Put it simply, this movie enchanted me with its lovely backgrounds, impressive fights, amazing character art, lovely music, and well done interactions between many of the characters. I was in love with this movie at many points, especially in the second half, with some aforementioned scenes really blowing me away. While there are things that could've been improved and a few characters who really got screwed over, I didn't mind all that much. The scenes when Hikaru and Minmei were having a fun and romantic time are beautiful and captivating, and I was having just as much fun as they were. I kinda feel like a broken record in this segment, but all of this is how I feel. I love this movie, and this franchise, way to much.

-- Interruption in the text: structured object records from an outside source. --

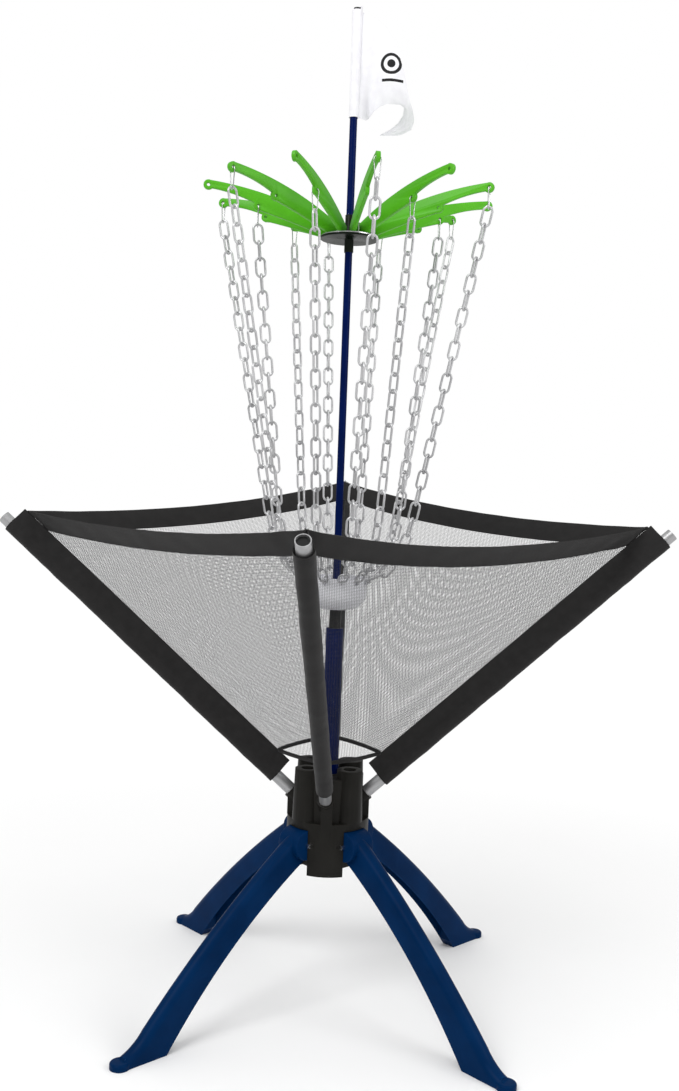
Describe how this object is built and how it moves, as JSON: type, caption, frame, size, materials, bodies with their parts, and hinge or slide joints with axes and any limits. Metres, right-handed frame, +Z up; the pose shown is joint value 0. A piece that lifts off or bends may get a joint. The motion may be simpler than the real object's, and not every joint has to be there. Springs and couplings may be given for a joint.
{
  "type": "disc golf basket",
  "caption": "Free-standing portable disc golf basket with folding legs, a mesh catcher on slanting tubes, hanging chains on green arms and a small flag.",
  "frame": {"origin": "on the floor under the mast, at the centre of the four feet", "axes": "+Z up along the mast; -Y towards the front catcher tube, +X towards the right one"},
  "size_m": [1.1034, 1.0335, 1.602],
  "materials": {
    "hub_plastic": "fine moulded grain, dark warm grey",
    "leg_blue": "satin navy paint",
    "pole_blue": "gloss navy paint",
    "bright_steel": "drawn, satin",
    "tube_metal": "satin anodised",
    "black_plastic": "satin black",
    "head_plastic": "dark green-black",
    "arm_green": "bright lime green, semi-gloss",
    "chain_zinc": "zinc plated, satin",
    "dish_white": "white, semi-gloss",
    "mesh": "black open polyester mesh",
    "webbing": "black woven nylon",
    "flag_cloth": "white plain-weave polyester"
  },
  "bodies": {
    "base": {"base_hub": "hub_plastic", "leg_pivot_pins": "bright_steel", "lower_pole": "pole_blue", "pole_ferrule": "black_plastic", "tube_end_plugs": "black_plastic", "bottom_hem": "webbing", "basket_tube_front": "tube_metal", "basket_tube_right": "tube_metal", "basket_tube_back": "tube_metal", "basket_tube_left": "tube_metal", "tube_sleeve_front": "webbing", "tube_sleeve_right": "webbing", "tube_sleeve_back": "webbing", "tube_sleeve_left": "webbing", "mesh_panel_front_right": "mesh", "mesh_panel_right_back": "mesh", "mesh_panel_back_left": "mesh", "mesh_panel_left_front": "mesh", "top_band_front_right": "webbing", "top_band_right_back": "webbing", "top_band_back_left": "webbing", "top_band_left_front": "webbing"},
    "leg_front_right": {"leg_front_right": "leg_blue"},
    "leg_back_right": {"leg_back_right": "leg_blue"},
    "leg_back_left": {"leg_back_left": "leg_blue"},
    "leg_front_left": {"leg_front_left": "leg_blue"},
    "mast": {"main_pole": "pole_blue", "chain_dish": "dish_white", "dish_rings": "bright_steel", "head_base": "head_plastic", "head_plate": "bright_steel", "head_posts": "bright_steel", "chain_clips": "bright_steel", "arm_01": "arm_green", "arm_02": "arm_green", "arm_03": "arm_green", "arm_04": "arm_green", "arm_05": "arm_green", "arm_06": "arm_green", "arm_07": "arm_green", "arm_08": "arm_green", "arm_09": "arm_green", "arm_10": "arm_green", "arm_11": "arm_green", "arm_12": "arm_green"},
    "flag_staff": {"flag_pole": "pole_blue", "pole_cap": "black_plastic"},
    "flag": {"flag": "flag_cloth"},
    "chain_01": {"chain_01": "chain_zinc"},
    "chain_02": {"chain_02": "chain_zinc"},
    "chain_03": {"chain_03": "chain_zinc"},
    "chain_04": {"chain_04": "chain_zinc"},
    "chain_05": {"chain_05": "chain_zinc"},
    "chain_06": {"chain_06": "chain_zinc"},
    "chain_07": {"chain_07": "chain_zinc"},
    "chain_08": {"chain_08": "chain_zinc"},
    "chain_09": {"chain_09": "chain_zinc"},
    "chain_10": {"chain_10": "chain_zinc"},
    "chain_11": {"chain_11": "chain_zinc"},
    "chain_12": {"chain_12": "chain_zinc"}
  },
  "joints": [
    {"name": "leg_front_right_fold", "type": "hinge", "parent": "base", "child": "leg_front_right", "pos_m": [0.04384, -0.04384, 0.266], "axis": [0.7071, 0.7071, 0], "range_deg": [0, 44]},
    {"name": "leg_back_right_fold", "type": "hinge", "parent": "base", "child": "leg_back_right", "pos_m": [0.04384, 0.04384, 0.266], "axis": [-0.7071, 0.7071, 0], "range_deg": [0, 44]},
    {"name": "leg_back_left_fold", "type": "hinge", "parent": "base", "child": "leg_back_left", "pos_m": [-0.04384, 0.04384, 0.266], "axis": [-0.7071, -0.7071, 0], "range_deg": [0, 44]},
    {"name": "leg_front_left_fold", "type": "hinge", "parent": "base", "child": "leg_front_left", "pos_m": [-0.04384, -0.04384, 0.266], "axis": [0.7071, -0.7071, 0], "range_deg": [0, 44]},
    {"name": "mast_lift", "type": "slide", "parent": "base", "child": "mast", "axis": [0, 0, 1], "range_m": [0, 0.075]},
    {"name": "flag_staff_lift", "type": "slide", "parent": "mast", "child": "flag_staff", "axis": [0, 0, 1], "range_m": [0, 0.025]},
    {"name": "flag_turn", "type": "hinge", "parent": "flag_staff", "child": "flag", "pos_m": [0, 0, 1.5], "axis": [0, 0, 1], "continuous": true},
    {"name": "chain_01_swing", "type": "hinge", "parent": "mast", "child": "chain_01", "pos_m": [0.0104, -0.0535, 0.692], "axis": [0.054, -0.2776, 0.9592], "range_deg": [-10, 10]},
    {"name": "chain_02_swing", "type": "hinge", "parent": "mast", "child": "chain_02", "pos_m": [0.03576, -0.04113, 0.692], "axis": [0.108, -0.1242, 0.9864], "range_deg": [-10, 10]},
    {"name": "chain_03_swing", "type": "hinge", "parent": "mast", "child": "chain_03", "pos_m": [0.05153, -0.01774, 0.692], "axis": [0.2674, -0.0921, 0.9592], "range_deg": [-10, 10]},
    {"name": "chain_04_swing", "type": "hinge", "parent": "mast", "child": "chain_04", "pos_m": [0.0535, 0.0104, 0.692], "axis": [0.1616, 0.0314, 0.9864], "range_deg": [-10, 10]},
    {"name": "chain_05_swing", "type": "hinge", "parent": "mast", "child": "chain_05", "pos_m": [0.04113, 0.03576, 0.692], "axis": [0.2134, 0.1855, 0.9592], "range_deg": [-10, 10]},
    {"name": "chain_06_swing", "type": "hinge", "parent": "mast", "child": "chain_06", "pos_m": [0.01774, 0.05153, 0.692], "axis": [0.0536, 0.1557, 0.9864], "range_deg": [-10, 10]},
    {"name": "chain_07_swing", "type": "hinge", "parent": "mast", "child": "chain_07", "pos_m": [-0.0104, 0.0535, 0.692], "axis": [-0.054, 0.2776, 0.9592], "range_deg": [-10, 10]},
    {"name": "chain_08_swing", "type": "hinge", "parent": "mast", "child": "chain_08", "pos_m": [-0.03576, 0.04113, 0.692], "axis": [-0.108, 0.1242, 0.9864], "range_deg": [-10, 10]},
    {"name": "chain_09_swing", "type": "hinge", "parent": "mast", "child": "chain_09", "pos_m": [-0.05153, 0.01774, 0.692], "axis": [-0.2674, 0.0921, 0.9592], "range_deg": [-10, 10]},
    {"name": "chain_10_swing", "type": "hinge", "parent": "mast", "child": "chain_10", "pos_m": [-0.0535, -0.0104, 0.692], "axis": [-0.1616, -0.0314, 0.9864], "range_deg": [-10, 10]},
    {"name": "chain_11_swing", "type": "hinge", "parent": "mast", "child": "chain_11", "pos_m": [-0.04113, -0.03576, 0.692], "axis": [-0.2134, -0.1855, 0.9592], "range_deg": [-10, 10]},
    {"name": "chain_12_swing", "type": "hinge", "parent": "mast", "child": "chain_12", "pos_m": [-0.01774, -0.05153, 0.692], "axis": [-0.0536, -0.1557, 0.9864], "range_deg": [-10, 10]}
  ]
}
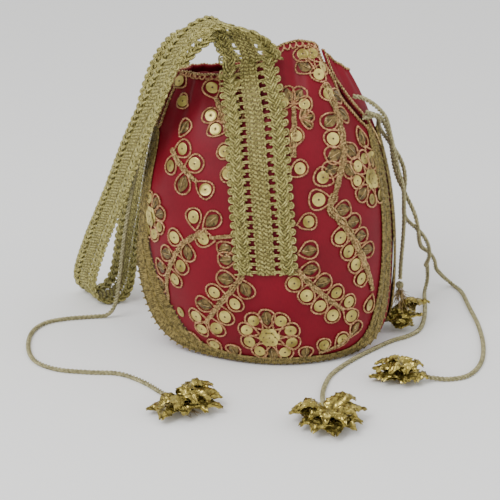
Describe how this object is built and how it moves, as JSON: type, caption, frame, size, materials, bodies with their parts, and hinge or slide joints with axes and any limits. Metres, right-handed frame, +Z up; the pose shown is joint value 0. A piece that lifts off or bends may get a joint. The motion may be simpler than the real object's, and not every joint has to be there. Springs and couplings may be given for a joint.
{
  "type": "potli bag",
  "caption": "Gathered satin drawstring pouch with gold embroidery, a lace handle strap and tasselled pull cords lying loose around it.",
  "frame": {"origin": "middle of the flat base's underside, on the surface that the bag stands on", "axes": "+Z up through the gathered mouth, -Y out of the embroidered front that carries the strap's lower end, +X to the right seen from the front"},
  "size_m": [0.2347, 0.1928, 0.1669],
  "materials": {
    "satin": "deep red satin with a soft sheen",
    "zari_braid": "metallic gold thread in satin stitch",
    "lining_cotton": "matt red cotton",
    "gold_lace": "knitted pale gold metallic yarn",
    "gold_cord": "twisted olive gold cord",
    "gold_foil": "crumpled glossy gold foil ribbon"
  },
  "bodies": {
    "root": {"front_panel": "satin", "back_panel": "satin", "base_panel": "satin", "front_border": "zari_braid", "back_border": "zari_braid", "lining": "lining_cotton", "front_casing": "lining_cotton", "back_casing": "lining_cotton", "lace_strap": "gold_lace", "drawstring_long": "gold_cord", "drawstring_short": "gold_cord", "cord_left": "gold_cord", "cord_side": "gold_cord", "cord_front": "gold_cord", "cord_far": "gold_cord", "tassel_left_petals": "gold_foil", "tassel_left_core": "gold_cord", "tassel_left_knot": "gold_cord", "tassel_front_petals": "gold_foil", "tassel_front_core": "gold_cord", "tassel_front_knot": "gold_cord", "tassel_far_petals": "gold_foil", "tassel_far_core": "gold_cord", "tassel_far_knot": "gold_cord", "tassel_side_petals": "gold_foil", "tassel_side_core": "gold_cord", "tassel_side_knot": "gold_cord"}
  },
  "joints": []
}
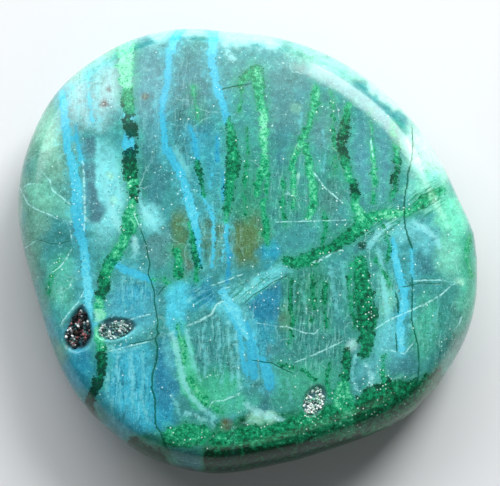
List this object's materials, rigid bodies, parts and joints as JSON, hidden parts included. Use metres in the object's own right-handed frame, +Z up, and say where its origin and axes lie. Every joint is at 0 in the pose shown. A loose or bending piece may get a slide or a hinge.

OVERALL: 9/10 RAW SCORE: 9.16/10
This movie is quite a lovely one. It had great character interactions, amazingly detailed fights and backgrounds, lovely and great-looking characters, lovely pop songs, and is, as I recently said, lovely. I honestly can't say much more than what I have aside from mentioning the Max and Milia plot line that got even more sidelined that the characters themselves (though their fight is a fun one with fantastic visuals with when they are fighting in a Zentradi shop, which is a brilliant reversal on how the TV anime made Milia infiltrate Macross), but that's about it. It's not the best in the franchise, Is still give that honor to Macross Plus Movie Edition, but damn if this isn't an amazing addition to the franchise and one that truly stand tall with the original. Well, with all that said, I bid you adieu.